O tempo entre os aniversários não era como hoje: mal entramos numa idade já estamos comprando velas para a próxima. Riscava a idade em cadernos, paredes, árvores e lá ela permanecia uma eternidade antes do numeral seguinte. E o Natal? Eram centenas de dias – quiçá milhares – entre uma árvore acesa na sala e a mesma velha de guerra no ano seguinte. O tempo parecia jogar a favor. Cada idade tinha, como numa partida empatada na decisão, uma bela prorrogação, um bônus da juventude.

Na escola o tempo era infinito. Lento como pernas numa areia movediça. De março a dezembro, eram duas dúzias de meses. A criançada começava o ano letivo de um jeito – rosada das férias, cabeleira curta, pequerrucha, atarracada.
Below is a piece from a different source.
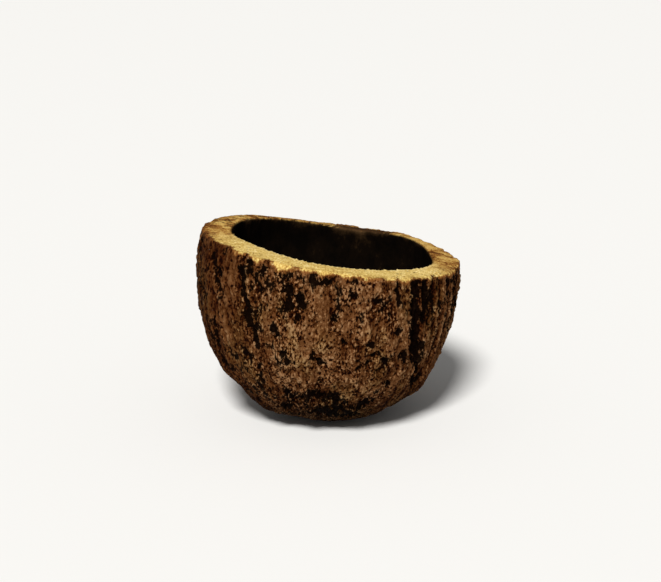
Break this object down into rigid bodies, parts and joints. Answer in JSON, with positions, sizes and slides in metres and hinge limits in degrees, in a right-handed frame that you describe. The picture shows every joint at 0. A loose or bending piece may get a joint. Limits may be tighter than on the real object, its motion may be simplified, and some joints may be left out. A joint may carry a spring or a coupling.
{
  "type": "brazil nut pod",
  "caption": "Emptied woody seed pod sawn open at a slant, a thick-walled round cup with furrowed bark, a slanting cut rim and a small flat foot to stand on.",
  "frame": {"origin": "centre of the small flat foot that the pod stands on", "axes": "+Z along the pod's own axis, from the foot up to the mouth; the slanting mouth is lowest towards +X and a little lower towards +Y"},
  "size_m": [0.1107, 0.1096, 0.0818],
  "materials": {
    "woody_husk": "dry, rough, furrowed brown bark outside, golden sawn rim, dark brown inside"
  },
  "bodies": {
    "root": {"pod_husk": "woody_husk"}
  },
  "joints": []
}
Ao fim do mesmo, alguns já ferravam no namoro, outros cresciam tanto a ponto de quase enterrar uma bola na cesta de basquete. O tempo permitia ver nossas mutações no corpo.

Enfim, o ano de 1972, como outros tantos ali a seu redor, corria lento como nunca, longo como sempre. O fim de tudo – como as memoráveis férias escolares – estava sempre longe, distante, a perder de vista e só chegaria sabe lá deus quando. Até a morte parecia assim: jamais chegaria.

Lembro-me de ter ido visitar uma fazenda em Visconde de Imbé, entre as cidades de Trajano de Moraes e Santa Maria Madalena, no interior do estado do Rio: saímos muito cedo, em carro lento e estrada ruim. Chegamos a tempo de ainda ver a ordenha das vacas. Depois, cortamos e chupamos cana de açúcar, almoçamos no fogão a lenha, jogamos bola, colhemos frutas. Sim, ainda teve banho no açude, café da tarde com broa de milho, sol se pondo entre as montanhas. A noite trouxe mais vagalumes do que estrelas.

– Hora do jantar – ouvi minha mãe, da janela da cozinha da fazenda, chamar a garotada que pulava amarelinha depois do pique esconde.

Sobremesas mil, hora da despedida, de novo a viagem no velho carro na estrada de chão afora, rumo a Nova Friburgo. Pode-se dizer, de verdade, numa boa, com precisão, que aquilo tudo durou apenas um dia? Era a própria eternidade. Fosse hoje, uma semana num hotel fazenda passaria mais depressa.

Talvez por isso, quando caminho nos dias atuais nem quero saber do tempo percorrido. Deixo isso de lado. Ele não é mais o mesmo de antigamente, corre demais, perde os freios, arrasa os ponteiros, se desgoverna. Virou inimigo. Mal acordo, faz-se noite. Mal almoço, o sino toca ao longe na hora da Ave-Maria. Mal durmo, o dia amanhece engarrafado entre buzinas.

Por isso, para não controlar o incontrolável tempo, quando caminho evito celulares, aplicativos, relógios, cronômetros, marcas, recordes – nada que brigue com o passar dos segundos, minutos, horas… Eu quero mesmo, bem devagar como aquele sem-fim-forever-eterno 1972, é correr mundo.